Provided data:
——————————

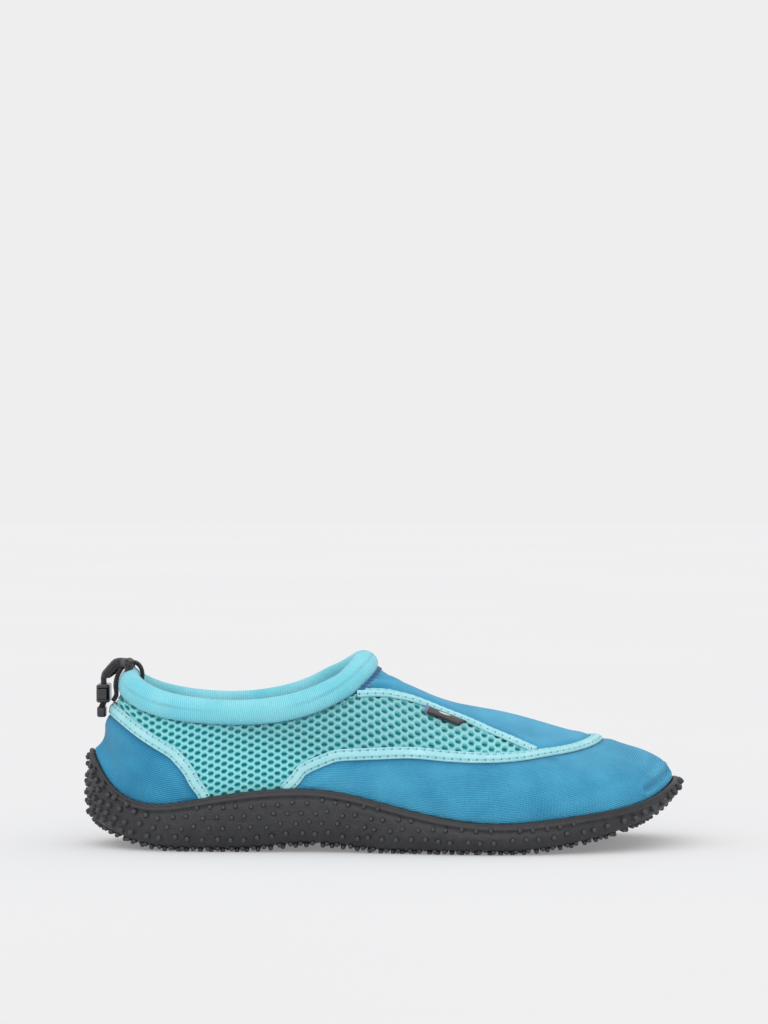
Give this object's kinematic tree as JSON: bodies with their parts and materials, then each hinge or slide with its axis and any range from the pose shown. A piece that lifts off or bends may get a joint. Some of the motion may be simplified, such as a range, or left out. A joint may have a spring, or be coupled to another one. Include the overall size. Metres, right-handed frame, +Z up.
{
  "type": "aqua shoe",
  "caption": "Slip-on water shoe for the right foot: ribbed neoprene and air-mesh upper, padded collar roll, studded rubber cup sole, heel drawcord with a sprung cord lock.",
  "frame": {"origin": "on the ground, under the centre of the shoe's outline", "axes": "+X towards the toe, +Y towards the inner (medial) side of the right foot, +Z up"},
  "size_m": [0.263, 0.0968, 0.0858],
  "materials": {
    "sole_rubber": "matte moulded rubber",
    "blue_neoprene": "fine ribbed knit on neoprene",
    "collar_neoprene": "soft ribbed knit over foam",
    "air_mesh": "open knit with oval holes",
    "lining_cloth": "smooth woven lining",
    "binding_tape": "satin woven tape, stitched along both edges",
    "black_webbing": "woven",
    "elastic_cord": "braided",
    "black_plastic": "semi-gloss moulded",
    "spring_steel": "drawn wire",
    "footbed_foam": "closed-cell foam with knit cover",
    "insole_board_fibre": "pressed fibre"
  },
  "bodies": {
    "shoe": {"outsole": "sole_rubber", "insole_board": "insole_board_fibre", "footbed": "footbed_foam", "toe_panel": "blue_neoprene", "tongue_panel": "blue_neoprene", "heel_panel": "blue_neoprene", "mesh_outer": "air_mesh", "mesh_inner": "air_mesh", "lining_outer": "lining_cloth", "lining_inner": "lining_cloth", "heel_binding": "binding_tape", "toe_binding": "binding_tape", "tongue_binding_outer": "binding_tape", "tongue_binding_inner": "binding_tape", "side_label": "black_webbing", "collar": "collar_neoprene", "drawcord": "elastic_cord", "heel_strap": "black_webbing", "cord_end": "black_plastic"},
    "lock": {"lock_body": "black_plastic", "lock_spring": "spring_steel"},
    "button": {"lock_button": "black_plastic"}
  },
  "joints": [
    {"name": "lock_slide", "type": "slide", "parent": "shoe", "child": "lock", "axis": [0, 0, 1], "range_m": [0, 0.0025]},
    {"name": "button_press", "type": "slide", "parent": "lock", "child": "button", "axis": [0, 1, 0], "range_m": [0, 0.002], "stiffness_N_per_m": 800, "springref_m": -0.001, "deforming": ["lock_spring"]}
  ]
}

——————————

Task details:
Copy out each line that contains the word "materials".

Output for this exercise:
Give this object's kinematic tree as JSON: bodies with their parts and materials, then each hinge or slide with its axis and any range from the pose shown. A piece that lifts off or bends may get a joint. Some of the motion may be simplified, such as a range, or left out. A joint may have a spring, or be coupled to another one. Include the overall size. Metres, right-handed frame, +Z up.
  "materials": {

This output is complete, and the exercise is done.